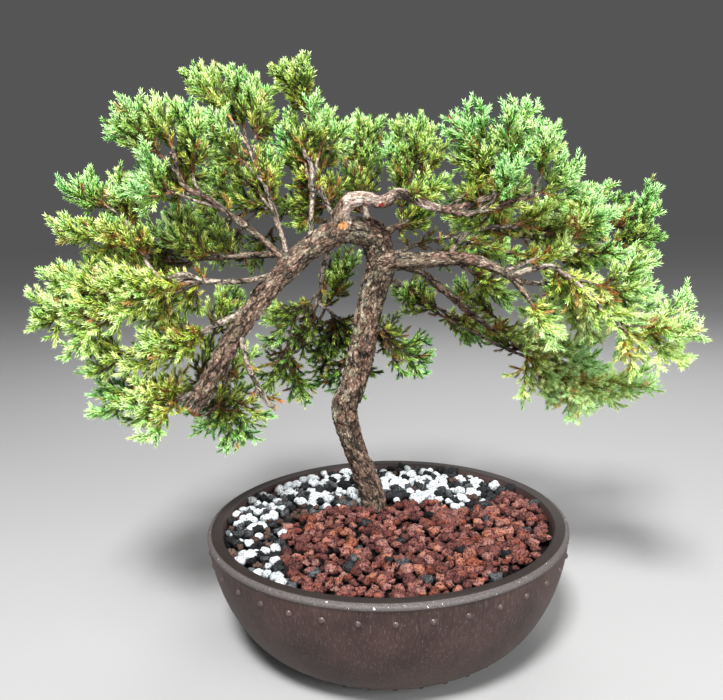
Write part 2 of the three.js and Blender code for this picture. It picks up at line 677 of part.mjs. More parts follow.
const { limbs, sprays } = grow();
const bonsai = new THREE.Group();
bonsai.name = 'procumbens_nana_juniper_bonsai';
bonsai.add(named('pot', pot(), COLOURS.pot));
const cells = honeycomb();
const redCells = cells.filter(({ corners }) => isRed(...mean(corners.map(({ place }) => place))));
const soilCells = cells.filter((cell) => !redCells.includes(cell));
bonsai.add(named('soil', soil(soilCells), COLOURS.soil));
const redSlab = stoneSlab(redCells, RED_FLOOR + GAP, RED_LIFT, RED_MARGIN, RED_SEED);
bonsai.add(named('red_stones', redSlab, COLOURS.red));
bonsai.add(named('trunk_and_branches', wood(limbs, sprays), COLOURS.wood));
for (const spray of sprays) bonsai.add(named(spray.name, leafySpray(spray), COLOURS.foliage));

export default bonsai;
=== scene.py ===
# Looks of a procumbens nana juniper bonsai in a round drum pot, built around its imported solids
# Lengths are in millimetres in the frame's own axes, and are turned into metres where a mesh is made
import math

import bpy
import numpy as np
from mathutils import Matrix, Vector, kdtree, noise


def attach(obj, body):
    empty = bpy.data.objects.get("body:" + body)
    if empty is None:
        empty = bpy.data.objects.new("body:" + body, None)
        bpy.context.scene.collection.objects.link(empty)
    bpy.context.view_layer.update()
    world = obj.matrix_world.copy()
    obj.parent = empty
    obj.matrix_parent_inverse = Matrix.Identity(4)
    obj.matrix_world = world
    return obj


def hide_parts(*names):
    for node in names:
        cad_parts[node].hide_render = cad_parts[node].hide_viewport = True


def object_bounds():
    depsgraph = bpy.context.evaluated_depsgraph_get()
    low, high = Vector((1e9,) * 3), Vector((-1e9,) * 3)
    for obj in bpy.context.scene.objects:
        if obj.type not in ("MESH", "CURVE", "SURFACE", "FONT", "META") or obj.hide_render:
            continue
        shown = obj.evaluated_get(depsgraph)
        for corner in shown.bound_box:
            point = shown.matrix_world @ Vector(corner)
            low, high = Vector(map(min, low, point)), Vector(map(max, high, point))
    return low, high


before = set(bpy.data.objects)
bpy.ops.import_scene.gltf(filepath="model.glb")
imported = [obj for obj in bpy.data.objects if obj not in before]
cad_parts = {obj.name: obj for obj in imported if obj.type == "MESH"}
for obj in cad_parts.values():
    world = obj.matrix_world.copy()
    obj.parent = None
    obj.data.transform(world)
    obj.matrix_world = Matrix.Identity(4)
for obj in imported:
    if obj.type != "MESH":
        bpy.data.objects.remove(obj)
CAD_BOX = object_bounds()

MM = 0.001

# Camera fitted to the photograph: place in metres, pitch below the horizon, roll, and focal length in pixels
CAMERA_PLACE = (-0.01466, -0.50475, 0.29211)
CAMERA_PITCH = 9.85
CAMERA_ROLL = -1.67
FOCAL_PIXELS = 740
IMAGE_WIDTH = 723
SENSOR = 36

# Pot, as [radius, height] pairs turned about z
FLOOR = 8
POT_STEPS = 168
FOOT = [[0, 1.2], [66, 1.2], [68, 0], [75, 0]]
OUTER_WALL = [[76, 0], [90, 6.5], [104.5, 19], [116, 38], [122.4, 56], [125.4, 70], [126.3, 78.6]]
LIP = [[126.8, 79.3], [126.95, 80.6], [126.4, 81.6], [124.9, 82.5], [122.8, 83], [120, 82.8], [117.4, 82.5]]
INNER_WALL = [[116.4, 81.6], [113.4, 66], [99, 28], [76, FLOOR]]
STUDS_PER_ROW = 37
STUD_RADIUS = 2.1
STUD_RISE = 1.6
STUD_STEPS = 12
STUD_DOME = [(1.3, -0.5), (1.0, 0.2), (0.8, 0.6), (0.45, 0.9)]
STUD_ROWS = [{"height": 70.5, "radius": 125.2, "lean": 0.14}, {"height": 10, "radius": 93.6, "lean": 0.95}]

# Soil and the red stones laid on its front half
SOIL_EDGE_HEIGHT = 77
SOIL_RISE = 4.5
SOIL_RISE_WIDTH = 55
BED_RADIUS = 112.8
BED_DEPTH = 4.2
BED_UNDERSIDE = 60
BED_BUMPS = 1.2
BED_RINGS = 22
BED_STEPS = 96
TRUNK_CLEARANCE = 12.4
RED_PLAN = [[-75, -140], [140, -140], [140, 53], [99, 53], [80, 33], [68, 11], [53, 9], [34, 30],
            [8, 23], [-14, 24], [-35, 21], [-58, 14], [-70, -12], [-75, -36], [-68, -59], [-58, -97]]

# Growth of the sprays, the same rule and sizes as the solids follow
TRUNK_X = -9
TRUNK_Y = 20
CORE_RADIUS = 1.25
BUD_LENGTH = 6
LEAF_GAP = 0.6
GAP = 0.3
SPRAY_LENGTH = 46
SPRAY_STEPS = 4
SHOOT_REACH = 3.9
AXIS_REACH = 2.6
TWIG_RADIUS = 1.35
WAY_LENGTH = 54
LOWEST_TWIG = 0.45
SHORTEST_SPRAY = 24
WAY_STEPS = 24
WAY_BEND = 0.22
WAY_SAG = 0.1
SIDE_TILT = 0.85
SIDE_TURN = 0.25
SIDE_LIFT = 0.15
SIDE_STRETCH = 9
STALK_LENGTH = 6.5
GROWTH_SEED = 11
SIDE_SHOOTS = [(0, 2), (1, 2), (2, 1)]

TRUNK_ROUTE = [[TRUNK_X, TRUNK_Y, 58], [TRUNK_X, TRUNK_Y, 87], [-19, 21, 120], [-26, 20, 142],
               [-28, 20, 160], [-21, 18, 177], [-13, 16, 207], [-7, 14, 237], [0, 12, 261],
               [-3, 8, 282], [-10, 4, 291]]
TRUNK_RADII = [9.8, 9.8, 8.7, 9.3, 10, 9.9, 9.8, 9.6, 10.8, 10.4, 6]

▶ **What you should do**
Return what is listed above, exactly and completely.

▶ **Solution**
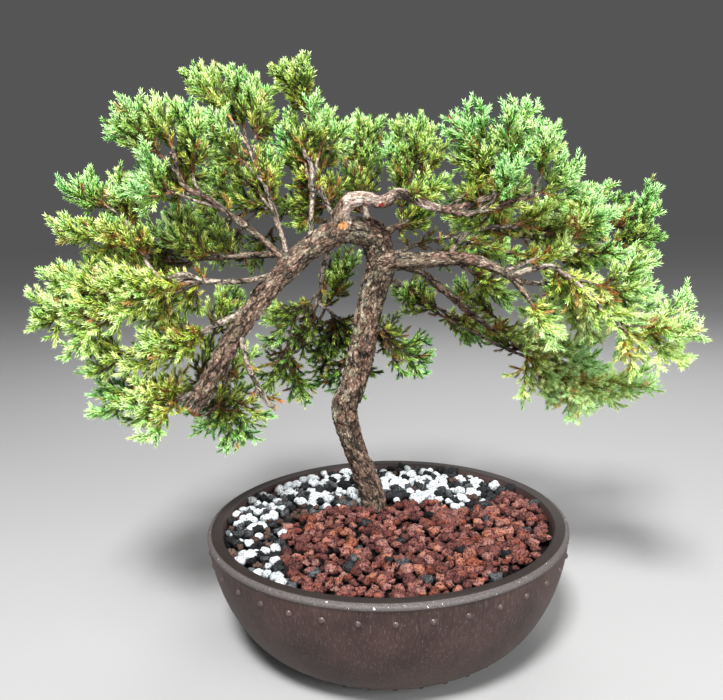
Write part 2 of the three.js and Blender code for this picture. It picks up at line 677 of part.mjs. More parts follow.
const { limbs, sprays } = grow();
const bonsai = new THREE.Group();
bonsai.name = 'procumbens_nana_juniper_bonsai';
bonsai.add(named('pot', pot(), COLOURS.pot));
const cells = honeycomb();
const redCells = cells.filter(({ corners }) => isRed(...mean(corners.map(({ place }) => place))));
const soilCells = cells.filter((cell) => !redCells.includes(cell));
bonsai.add(named('soil', soil(soilCells), COLOURS.soil));
const redSlab = stoneSlab(redCells, RED_FLOOR + GAP, RED_LIFT, RED_MARGIN, RED_SEED);
bonsai.add(named('red_stones', redSlab, COLOURS.red));
bonsai.add(named('trunk_and_branches', wood(limbs, sprays), COLOURS.wood));
for (const spray of sprays) bonsai.add(named(spray.name, leafySpray(spray), COLOURS.foliage));

export default bonsai;
=== scene.py ===
# Looks of a procumbens nana juniper bonsai in a round drum pot, built around its imported solids
# Lengths are in millimetres in the frame's own axes, and are turned into metres where a mesh is made
import math

import bpy
import numpy as np
from mathutils import Matrix, Vector, kdtree, noise


def attach(obj, body):
    empty = bpy.data.objects.get("body:" + body)
    if empty is None:
        empty = bpy.data.objects.new("body:" + body, None)
        bpy.context.scene.collection.objects.link(empty)
    bpy.context.view_layer.update()
    world = obj.matrix_world.copy()
    obj.parent = empty
    obj.matrix_parent_inverse = Matrix.Identity(4)
    obj.matrix_world = world
    return obj


def hide_parts(*names):
    for node in names:
        cad_parts[node].hide_render = cad_parts[node].hide_viewport = True


def object_bounds():
    depsgraph = bpy.context.evaluated_depsgraph_get()
    low, high = Vector((1e9,) * 3), Vector((-1e9,) * 3)
    for obj in bpy.context.scene.objects:
        if obj.type not in ("MESH", "CURVE", "SURFACE", "FONT", "META") or obj.hide_render:
            continue
        shown = obj.evaluated_get(depsgraph)
        for corner in shown.bound_box:
            point = shown.matrix_world @ Vector(corner)
            low, high = Vector(map(min, low, point)), Vector(map(max, high, point))
    return low, high


before = set(bpy.data.objects)
bpy.ops.import_scene.gltf(filepath="model.glb")
imported = [obj for obj in bpy.data.objects if obj not in before]
cad_parts = {obj.name: obj for obj in imported if obj.type == "MESH"}
for obj in cad_parts.values():
    world = obj.matrix_world.copy()
    obj.parent = None
    obj.data.transform(world)
    obj.matrix_world = Matrix.Identity(4)
for obj in imported:
    if obj.type != "MESH":
        bpy.data.objects.remove(obj)
CAD_BOX = object_bounds()

MM = 0.001

# Camera fitted to the photograph: place in metres, pitch below the horizon, roll, and focal length in pixels
CAMERA_PLACE = (-0.01466, -0.50475, 0.29211)
CAMERA_PITCH = 9.85
CAMERA_ROLL = -1.67
FOCAL_PIXELS = 740
IMAGE_WIDTH = 723
SENSOR = 36

# Pot, as [radius, height] pairs turned about z
FLOOR = 8
POT_STEPS = 168
FOOT = [[0, 1.2], [66, 1.2], [68, 0], [75, 0]]
OUTER_WALL = [[76, 0], [90, 6.5], [104.5, 19], [116, 38], [122.4, 56], [125.4, 70], [126.3, 78.6]]
LIP = [[126.8, 79.3], [126.95, 80.6], [126.4, 81.6], [124.9, 82.5], [122.8, 83], [120, 82.8], [117.4, 82.5]]
INNER_WALL = [[116.4, 81.6], [113.4, 66], [99, 28], [76, FLOOR]]
STUDS_PER_ROW = 37
STUD_RADIUS = 2.1
STUD_RISE = 1.6
STUD_STEPS = 12
STUD_DOME = [(1.3, -0.5), (1.0, 0.2), (0.8, 0.6), (0.45, 0.9)]
STUD_ROWS = [{"height": 70.5, "radius": 125.2, "lean": 0.14}, {"height": 10, "radius": 93.6, "lean": 0.95}]

# Soil and the red stones laid on its front half
SOIL_EDGE_HEIGHT = 77
SOIL_RISE = 4.5
SOIL_RISE_WIDTH = 55
BED_RADIUS = 112.8
BED_DEPTH = 4.2
BED_UNDERSIDE = 60
BED_BUMPS = 1.2
BED_RINGS = 22
BED_STEPS = 96
TRUNK_CLEARANCE = 12.4
RED_PLAN = [[-75, -140], [140, -140], [140, 53], [99, 53], [80, 33], [68, 11], [53, 9], [34, 30],
            [8, 23], [-14, 24], [-35, 21], [-58, 14], [-70, -12], [-75, -36], [-68, -59], [-58, -97]]

# Growth of the sprays, the same rule and sizes as the solids follow
TRUNK_X = -9
TRUNK_Y = 20
CORE_RADIUS = 1.25
BUD_LENGTH = 6
LEAF_GAP = 0.6
GAP = 0.3
SPRAY_LENGTH = 46
SPRAY_STEPS = 4
SHOOT_REACH = 3.9
AXIS_REACH = 2.6
TWIG_RADIUS = 1.35
WAY_LENGTH = 54
LOWEST_TWIG = 0.45
SHORTEST_SPRAY = 24
WAY_STEPS = 24
WAY_BEND = 0.22
WAY_SAG = 0.1
SIDE_TILT = 0.85
SIDE_TURN = 0.25
SIDE_LIFT = 0.15
SIDE_STRETCH = 9
STALK_LENGTH = 6.5
GROWTH_SEED = 11
SIDE_SHOOTS = [(0, 2), (1, 2), (2, 1)]

TRUNK_ROUTE = [[TRUNK_X, TRUNK_Y, 58], [TRUNK_X, TRUNK_Y, 87], [-19, 21, 120], [-26, 20, 142],
               [-28, 20, 160], [-21, 18, 177], [-13, 16, 207], [-7, 14, 237], [0, 12, 261],
               [-3, 8, 282], [-10, 4, 291]]
TRUNK_RADII = [9.8, 9.8, 8.7, 9.3, 10, 9.9, 9.8, 9.6, 10.8, 10.4, 6]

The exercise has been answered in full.